Because of the lockdown, Ryman developed 841 new units and care beds, below the targeted 900 but up from 757 in the previous year, and has lowered this year's target from 1,000 to 900 while maintaining its longer-term target of 1,600 a year.
Chief executive Gordon MacLeod told analysts on a conference call that Ryman is currently building at 12 different sites and doesn't plan on adding to that this year.
Those sites include two new villages at Ocean Grove in Victoria and Riccarton Park in Christchurch.
But the company could exceed its 900 unit target this year because, if demand is sufficiently strong, it can develop additional stages within those 12 sites, MacLeod said.

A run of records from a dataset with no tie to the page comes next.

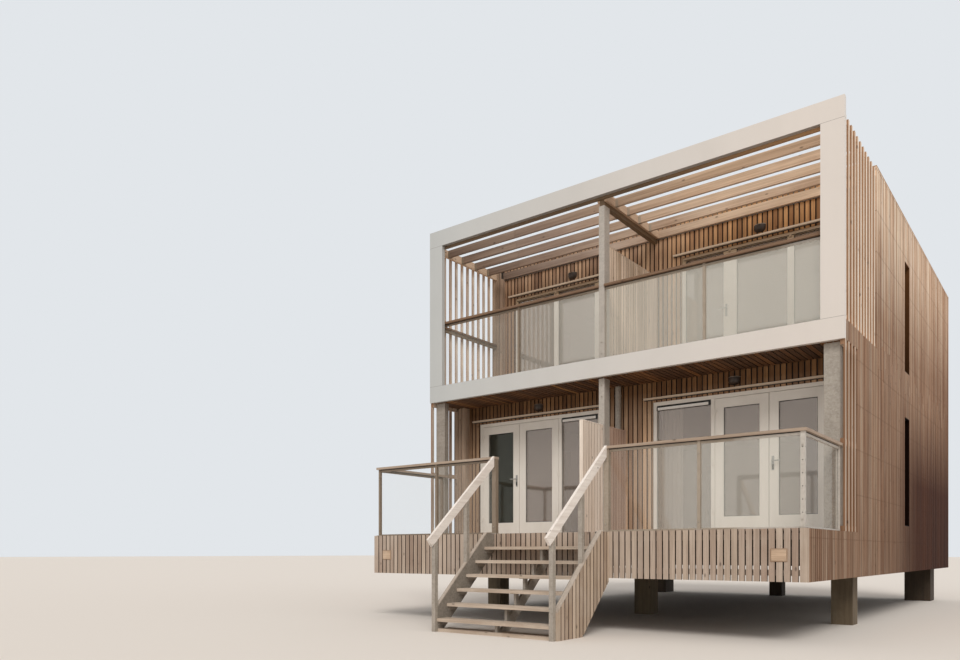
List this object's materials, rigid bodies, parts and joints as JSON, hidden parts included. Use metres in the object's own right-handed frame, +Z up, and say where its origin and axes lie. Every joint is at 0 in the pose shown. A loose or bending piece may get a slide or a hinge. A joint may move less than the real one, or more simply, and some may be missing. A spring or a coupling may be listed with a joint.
{
  "type": "beach house",
  "caption": "Timber beach house on piles with a white-framed balcony, glazed outward doors, front deck with glass balustrade and open stair.",
  "frame": {"origin": "on the ground at the middle of the footprint, stair included", "axes": "+X to the right along the front, +Y from the stair into the house, +Z up"},
  "size_m": [7.2, 12.755, 7.03],
  "materials": {
    "side_boards": "weathered softwood boards, grey-brown, matt",
    "facade_boards": "warm brown softwood battens, matt",
    "weathered_timber": "silver-grey sawn timber, matt",
    "structural_timber": "rough structural timber, matt",
    "frame_panel": "off-white panel, satin",
    "galvanised_steel": "hot-dip galvanised, mottled",
    "dark_steel": "dark grey paint, satin",
    "roof_sheet": "grey roof membrane, matt",
    "joinery_paint": "pale grey-cream paint, satin",
    "clear_glass": "clear float glass",
    "handle_metal": "satin stainless"
  },
  "bodies": {
    "house": {"back_wall": "side_boards", "balustrade_glass": "clear_glass", "cladding_back": "side_boards", "cladding_left": "side_boards", "cladding_right": "side_boards", "columns": "galvanised_steel", "deck": "weathered_timber", "deck_joists": "structural_timber", "downpipe": "galvanised_steel", "drip_boards": "joinery_paint", "floor_beams": "structural_timber", "frame_rails": "frame_panel", "frame_stiles": "frame_panel", "ground_floor": "structural_timber", "lower_divider": "facade_boards", "lower_glass": "clear_glass", "lower_head": "facade_boards", "lower_piers": "facade_boards", "lower_rails": "joinery_paint", "lower_screens": "side_boards", "lower_stiles": "joinery_paint", "pergola_steel": "dark_steel", "pergola_timbers": "weathered_timber", "piles": "structural_timber", "rail_caps": "weathered_timber", "rail_posts": "galvanised_steel", "roof": "roof_sheet", "side_wall_left": "side_boards", "side_wall_right": "side_boards", "skirt_front": "side_boards", "skirt_sides": "side_boards", "slot_glass": "clear_glass", "stair_cladding": "side_boards", "stair_handrails": "weathered_timber", "stair_posts": "weathered_timber", "stair_spine": "galvanised_steel", "stair_stringers": "galvanised_steel", "stair_treads": "weathered_timber", "upper_divider": "facade_boards", "upper_floor": "structural_timber", "upper_frames": "joinery_paint", "upper_glass": "clear_glass", "upper_head": "facade_boards", "upper_piers": "facade_boards", "upper_screens": "side_boards", "wall_lamps": "dark_steel"},
    "door_1": {"door_leaf_1": "joinery_paint", "door_glass_1": "clear_glass", "door_handle_1": "handle_metal"},
    "door_2": {"door_leaf_2": "joinery_paint", "door_glass_2": "clear_glass"},
    "door_3": {"door_leaf_3": "joinery_paint", "door_glass_3": "clear_glass"},
    "door_4": {"door_leaf_4": "joinery_paint", "door_glass_4": "clear_glass", "door_handle_4": "handle_metal"}
  },
  "joints": [
    {"name": "door_1_hinge", "type": "hinge", "parent": "house", "child": "door_1", "pos_m": [-3.037, -2.3835, 2.4], "axis": [0, 0, -1], "range_deg": [0, 90]},
    {"name": "door_2_hinge", "type": "hinge", "parent": "house", "child": "door_2", "pos_m": [-1.333, -2.3835, 2.4], "axis": [0, 0, 1], "range_deg": [0, 90]},
    {"name": "door_3_hinge", "type": "hinge", "parent": "house", "child": "door_3", "pos_m": [1.523, -2.3835, 2.4], "axis": [0, 0, -1], "range_deg": [0, 90]},
    {"name": "door_4_hinge", "type": "hinge", "parent": "house", "child": "door_4", "pos_m": [3.177, -2.3835, 2.4], "axis": [0, 0, 1], "range_deg": [0, 90]}
  ]
}
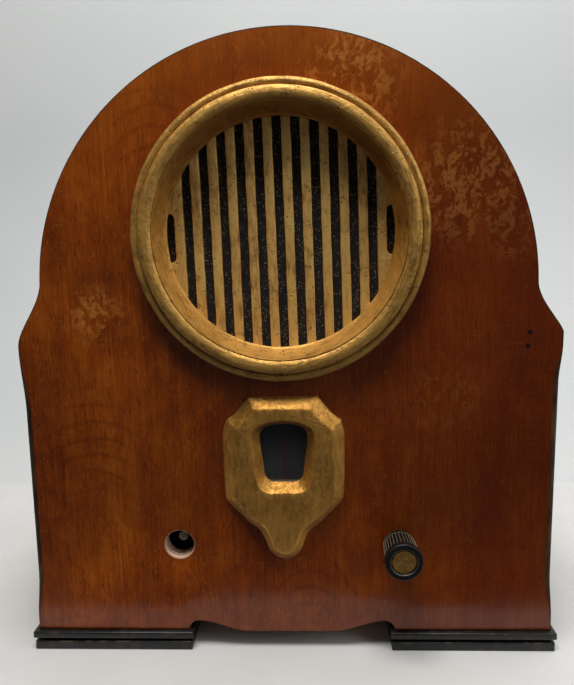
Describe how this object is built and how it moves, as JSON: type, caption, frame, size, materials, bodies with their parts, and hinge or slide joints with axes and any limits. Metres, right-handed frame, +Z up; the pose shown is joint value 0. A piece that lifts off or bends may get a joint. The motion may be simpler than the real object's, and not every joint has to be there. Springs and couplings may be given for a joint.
{
  "type": "table radio",
  "caption": "Arched veneered wooden table radio, gilt round grille with upright slats, shield-shaped dial escutcheon, two control positions with one fluted knob, full valve chassis inside",
  "frame": {"origin": "Middle of the bounding box in X and Y, at the underside of the feet in Z.", "axes": "+Z up, +Y from the front towards the back, +X to the right of someone facing the front."},
  "size_m": [0.3372, 0.2224, 0.382],
  "materials": {
    "veneered_wood": "varnished fine-grained veneer",
    "plain_wood": "bare plywood and pine",
    "fibreboard": "brown pressed fibreboard",
    "plated_steel": "dull plated steel",
    "black_paint": "black painted wood",
    "gilt_paint": "aged gold paint with brown toning",
    "grille_cloth": "black woven cloth with a fine metallic thread",
    "dial_glass": "thin clear window",
    "red_paint": "red line",
    "painted_steel": "dark painted steel",
    "cone_paper": "pressed paper",
    "copper_wire": "varnished winding",
    "chassis_steel": "cadmium-plated sheet steel",
    "aluminium": "plain aluminium",
    "bakelite": "moulded bakelite",
    "valve_glass": "clear glass with a silvered getter",
    "cloth_braid": "braided cotton",
    "grommet_rubber": "aged rubber",
    "waxed_card": "waxed card tubes",
    "dial_card": "printed dial card",
    "brass": "dull brass"
  },
  "bodies": {
    "cabinet": {"front_panel": "veneered_wood", "cabinet_wrap": "veneered_wood", "cabinet_floor": "plain_wood", "corner_blocks": "plain_wood", "back_cleats": "plain_wood", "back_cover": "fibreboard", "wood_screws": "plated_steel", "foot_left_upper": "black_paint", "foot_left_lower": "black_paint", "foot_right_upper": "black_paint", "foot_right_lower": "black_paint", "grille_bezel": "gilt_paint", "grille_slats": "gilt_paint", "grille_cloth": "grille_cloth", "dial_escutcheon": "gilt_paint", "dial_window": "dial_glass", "dial_hairline": "red_paint", "speaker_baffle": "plain_wood", "speaker_frame": "painted_steel", "field_magnet": "painted_steel", "speaker_bolts": "plated_steel", "chassis_pan": "chassis_steel", "chassis_bolts": "plated_steel", "mains_transformer_core": "painted_steel", "mains_transformer_coil": "copper_wire", "output_transformer": "painted_steel", "filter_capacitors": "aluminium", "if_cans": "aluminium", "valve_sockets": "bakelite", "valve_bases": "bakelite", "valve_electrodes": "aluminium", "rectifier_glass": "valve_glass", "output_glass": "valve_glass", "detector_glass": "valve_glass", "if_amplifier_glass": "valve_glass", "mixer_glass": "valve_glass", "grid_leads": "cloth_braid", "speaker_lead": "cloth_braid", "aerial_terminals": "bakelite", "mains_grommet": "grommet_rubber", "paper_capacitors": "waxed_card", "resistors": "waxed_card", "gang_frame": "chassis_steel", "gang_stators": "aluminium", "drive_cord": "cloth_braid", "shaft_bushes": "brass", "volume_control": "plated_steel", "dial_lamp": "valve_glass", "dial_lamp_holder": "plated_steel"},
    "tuning_spindle": {"tuning_shaft": "plated_steel", "tuning_knob": "bakelite", "knob_badge": "brass", "knob_grub_screw": "plated_steel"},
    "dial_assembly": {"gang_rotor": "aluminium", "dial_disc": "dial_card", "drive_drum": "bakelite"},
    "volume_spindle": {"volume_shaft": "plated_steel"},
    "cone_assembly": {"speaker_cone": "cone_paper", "voice_coil": "copper_wire", "dust_cap": "cone_paper"}
  },
  "joints": [
    {"name": "dial_turn", "type": "hinge", "parent": "cabinet", "child": "dial_assembly", "pos_m": [-0.003, -0.01175, 0.107], "axis": [0, 1, 0], "range_deg": [-90, 90]},
    {"name": "tuning_knob_turn", "type": "hinge", "parent": "cabinet", "child": "tuning_spindle", "pos_m": [0.0685, -0.05075, 0.0712], "axis": [0, 1, 0], "range_deg": [-900, 900]},
    {"name": "volume_turn", "type": "hinge", "parent": "cabinet", "child": "volume_spindle", "pos_m": [-0.0705, -0.05075, 0.0712], "axis": [0, 1, 0], "range_deg": [-150, 150]},
    {"name": "cone_travel", "type": "slide", "parent": "cabinet", "child": "cone_assembly", "axis": [0, 1, 0], "range_m": [-0.001, 0.001], "stiffness_N_per_m": 1500}
  ],
  "couplings": [
    {"joint": "tuning_knob_turn", "follows": "dial_turn", "ratio": 10}
  ]
}
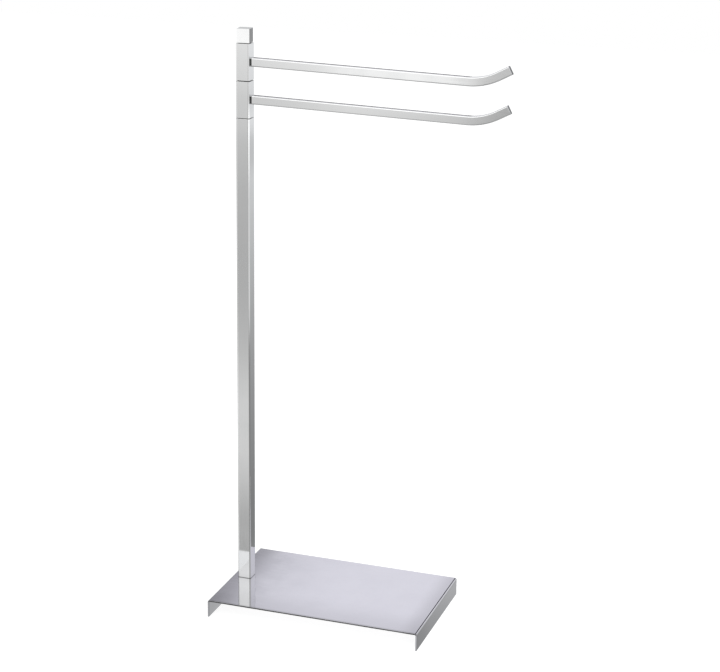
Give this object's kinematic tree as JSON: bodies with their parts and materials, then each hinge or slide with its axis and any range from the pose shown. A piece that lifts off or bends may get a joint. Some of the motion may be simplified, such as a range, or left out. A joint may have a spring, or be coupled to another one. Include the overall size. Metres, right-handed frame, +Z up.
{
  "type": "freestanding towel stand",
  "caption": "Chrome towel stand: low folded base plate, square post near one end, and flat towel bars with upturned tips that swing on the post.",
  "frame": {"origin": "on the floor, at the middle of the stand's box with its arms in their rest places", "axes": "+Z up along the post, +X from the post towards the free end of the base plate, -Y the front"},
  "size_m": [0.398, 0.202, 0.8365],
  "materials": {
    "polished_base": "bright chrome on polished sheet steel",
    "chromed_tube": "bright chrome on drawn square tube",
    "chromed_bar": "bright chrome on flat tube",
    "chromed_plug": "bright chrome on a zinc casting",
    "chromed_cap": "bright chrome on a machined block",
    "zinc_steel": "zinc plated",
    "spring_steel": "oiled spring steel",
    "stainless_steel": "ground",
    "black_steel": "blackened",
    "black_acetal": "moulded",
    "white_acetal": "moulded"
  },
  "bodies": {
    "stand": {"base_plate": "polished_base", "base_doubler": "zinc_steel", "foot_washer": "zinc_steel", "foot_lock_washer": "spring_steel", "foot_screw": "zinc_steel", "foot_dowel": "spring_steel", "foot_block": "zinc_steel", "post_tube": "chromed_tube", "post_top_block": "zinc_steel", "spindle": "stainless_steel", "thrust_washer_bottom": "black_acetal", "thrust_washer_middle": "black_acetal", "thrust_washer_top": "black_acetal", "friction_spring": "spring_steel", "top_cap": "chromed_cap", "cap_grub_screw": "black_steel"},
    "lower_arm": {"lower_collar": "chromed_tube", "lower_bush_bottom": "white_acetal", "lower_bush_top": "white_acetal", "lower_arm_bar": "chromed_bar", "lower_arm_root_plug": "zinc_steel", "lower_arm_stud": "zinc_steel", "lower_arm_clamp_plate": "zinc_steel", "lower_arm_nut": "zinc_steel", "lower_arm_tip_plug": "chromed_plug"},
    "upper_arm": {"upper_collar": "chromed_tube", "upper_bush_bottom": "white_acetal", "upper_bush_top": "white_acetal", "upper_arm_bar": "chromed_bar", "upper_arm_root_plug": "zinc_steel", "upper_arm_stud": "zinc_steel", "upper_arm_clamp_plate": "zinc_steel", "upper_arm_nut": "zinc_steel", "upper_arm_tip_plug": "chromed_plug"}
  },
  "joints": [
    {"name": "lower_arm_swing", "type": "hinge", "parent": "stand", "child": "lower_arm", "pos_m": [-0.17905, 0, 0.7391], "axis": [0, 0, 1], "continuous": true},
    {"name": "upper_arm_swing", "type": "hinge", "parent": "stand", "child": "upper_arm", "pos_m": [-0.17905, 0, 0.7909], "axis": [0, 0, 1], "continuous": true}
  ]
}
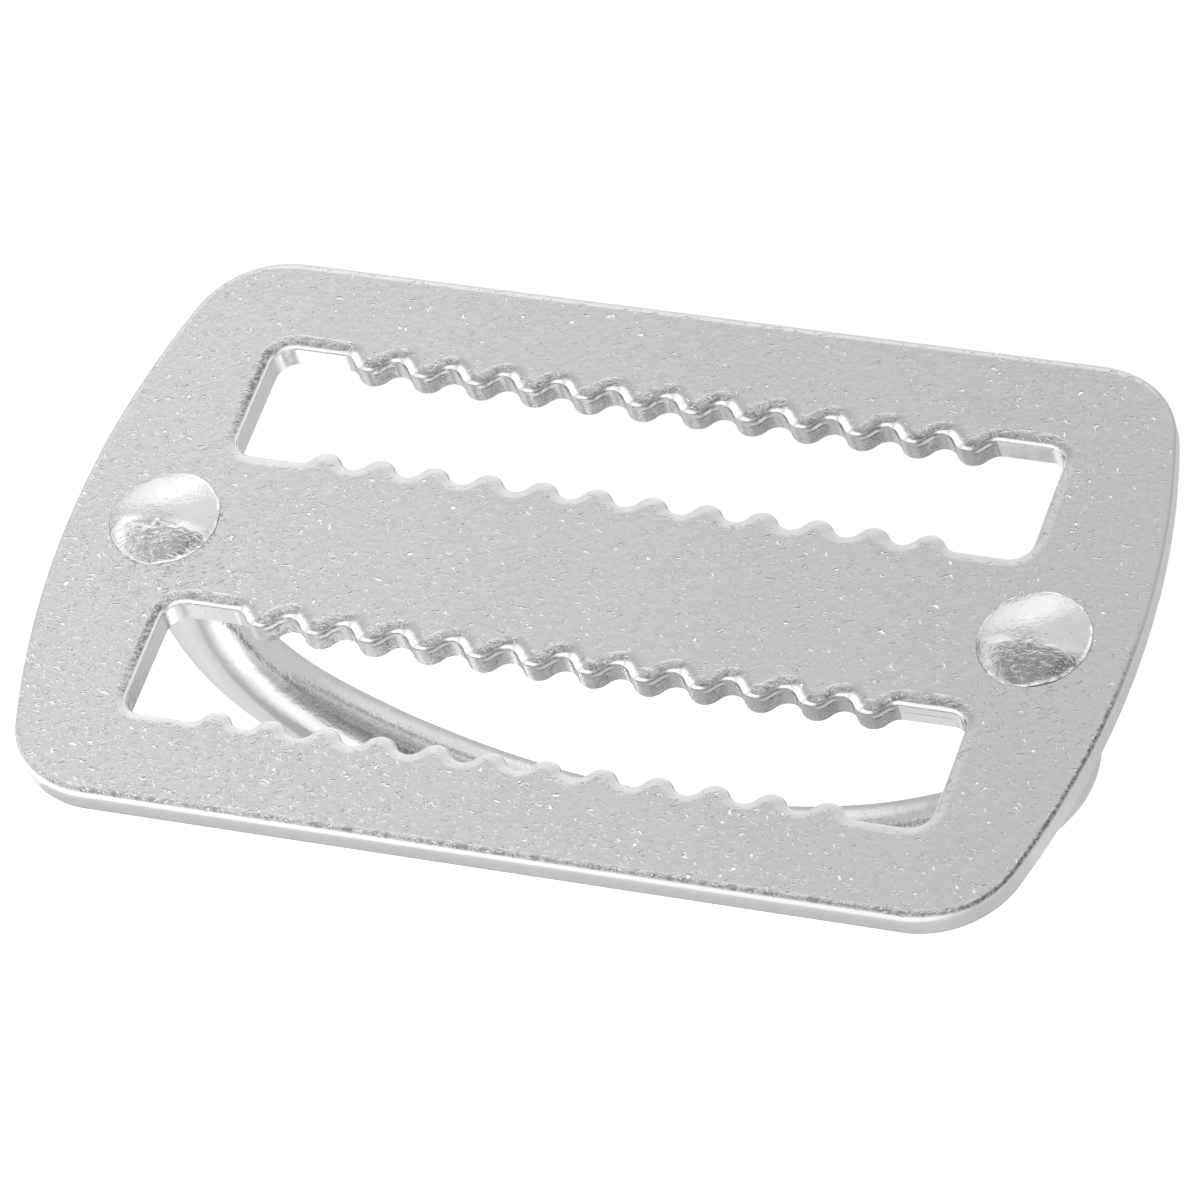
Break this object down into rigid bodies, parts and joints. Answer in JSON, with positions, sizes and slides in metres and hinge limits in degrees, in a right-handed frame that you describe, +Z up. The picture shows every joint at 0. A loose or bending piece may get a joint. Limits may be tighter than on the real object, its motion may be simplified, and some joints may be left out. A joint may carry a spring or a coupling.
{
  "type": "d-ring buckle",
  "caption": "Steel webbing slide with toothed slots on both sides of a middle bar and a D-ring bent square to the plate, riveted through it.",
  "frame": {"origin": "centre of the bounding box's bottom face, on the surface that the part rests on", "axes": "+X along the plate, +Y from the plate's front to the ring behind it, +Z up as it rests on the plate's lower edge and the ring's bow"},
  "size_m": [0.07, 0.0364, 0.0349],
  "materials": {
    "plate_steel": "tumbled satin stainless steel sheet with fine scratches and polished rims",
    "ring_steel": "polished stainless steel wire with hand-riveted domed heads"
  },
  "bodies": {
    "root": {"slide_plate": "plate_steel", "d_ring": "ring_steel"}
  },
  "joints": []
}
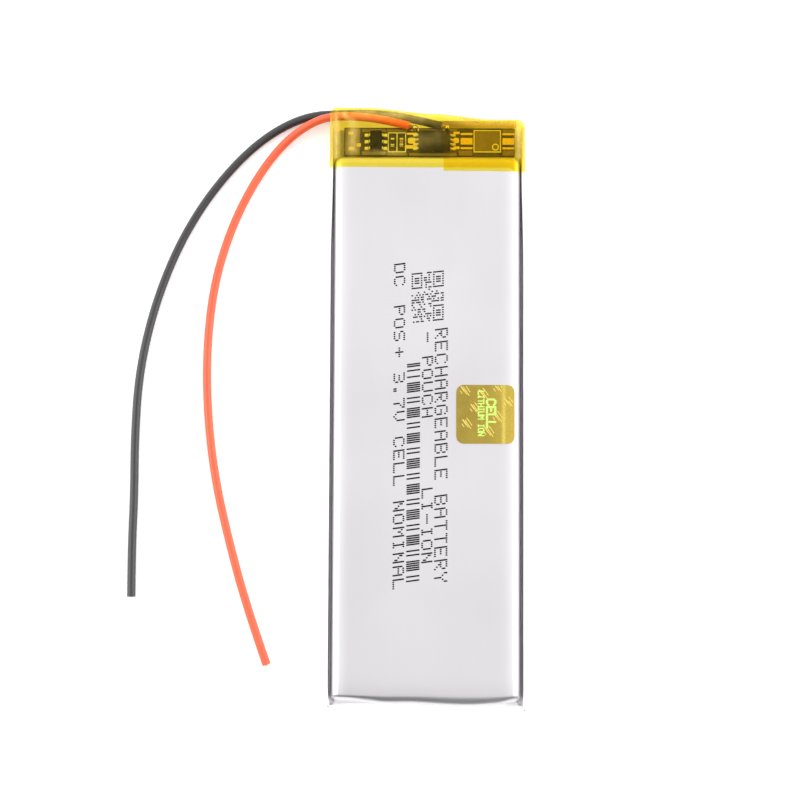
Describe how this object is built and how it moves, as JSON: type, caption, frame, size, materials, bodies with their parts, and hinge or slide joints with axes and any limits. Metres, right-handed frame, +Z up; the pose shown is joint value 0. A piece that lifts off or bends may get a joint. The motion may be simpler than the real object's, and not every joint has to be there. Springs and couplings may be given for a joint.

Next year, the company could develop 1,300 units.
"Our overall plan is to continue to lift our build rate in Melbourne and Victoria" to match the pace of building in New Zealand.
But development spending is likely to fall below $600m compared to the $711m spent in the year just gone, which was up from $552m the previous year.
"I would expect it to be less than what it was this year – ended March – It might be in the fives. That would hopefully be with more units and beds delivered" because a lot of the preliminary development work has been completed at a number of sites.
Between March 31 and May 31, the company sold a further 131 existing units and MacLeod said resales have picked up first but the company is now starting to see interest in new units, although Australia is still experiencing lockdown restrictions.
MacLeod rejected a suggestion that Ryman will discount units in response to the expected fall in house prices, saying the company already offers market-leading terms and conditions with its deferred management fees capped at 20 per cent while some competitors charge 5 per cent to 10 per cent more.
Chief financial officer David Bennett said property prices in Auckland would need to drop 18 per cent before it affected the relative pricing of Ryman's independent units and that in Melbourne house prices would need to fall 30 per cent.
The price of Ryman's serviced apartments is about half that of the median house price in Auckland and Melbourne.
Kerr said that people deciding to sell their homes to move into a Ryman village tend to be over 80 and are making that decision out of need and that the "natural buffer" between Ryman's occupancy costs and the prevailing house price facilitates that decision.
Takapuna
"We've been through difficult real estate times in the past and we've managed that buffer so I think we will be fine," he said.
Ryman did announce the purchase of a new near-7,000 hectare site in Takapuna on which it plans to build a $120m village.
MacLeod was asked about the expected impact of the pandemic on the housing market and how the value of the site might be affected.
"We were delighted to buy that site. The only thing you could ever argue about is might the price have been slightly different," he said.
"The bottom line is that site is a cracker and we wanted it."
The Takapuna purchase takes the company's land bank to 6,595 beds and units, 3,861 of them in New Zealand and the rest in Victoria, to add to the 11,334 already operating.
During the year just gone, total sales of occupancy rights to units and beds rose 16 per cent to 1,436 with 923 of those being resales of existing units.
Because of the pandemic, sales were below target and that resulted in Ryman's debt rising to $1.71 billion at March 31 from $1.32b a year earlier and its bank-debt-to-bank-debt-plus equity ration rising to 42.6 per cent from 31.9 per cent.
Pent up gains
MacLeod said the company closely monitors the composition of its debt and the vast majority of it relates to land and work in progress.
"We know that we're only incurring debt to make productive assets that will fundamentally recycle capital."
Bennett said occupancy was 98 per cent at March 31 compared with 87 per cent for the aged care sector.
Ryman's development margin fell to 27 per cent from 30 per cent but remains above the company's target of 20 per cent to 25 per cent.
Bennett said "pent-up gains" of the company's resales bank eased slightly to $856m – that's the difference between what current residents paid and the current prices of existing units – showing that the company could keep growing profits even if all construction stopped.
Ryman shares are trading at $12.85, down 19 cents, or 1.5 per cent. They have fallen 21.3 per cent year to date compared with the benchmark S&P/NZX 50 Index's 5.1 per cent decline.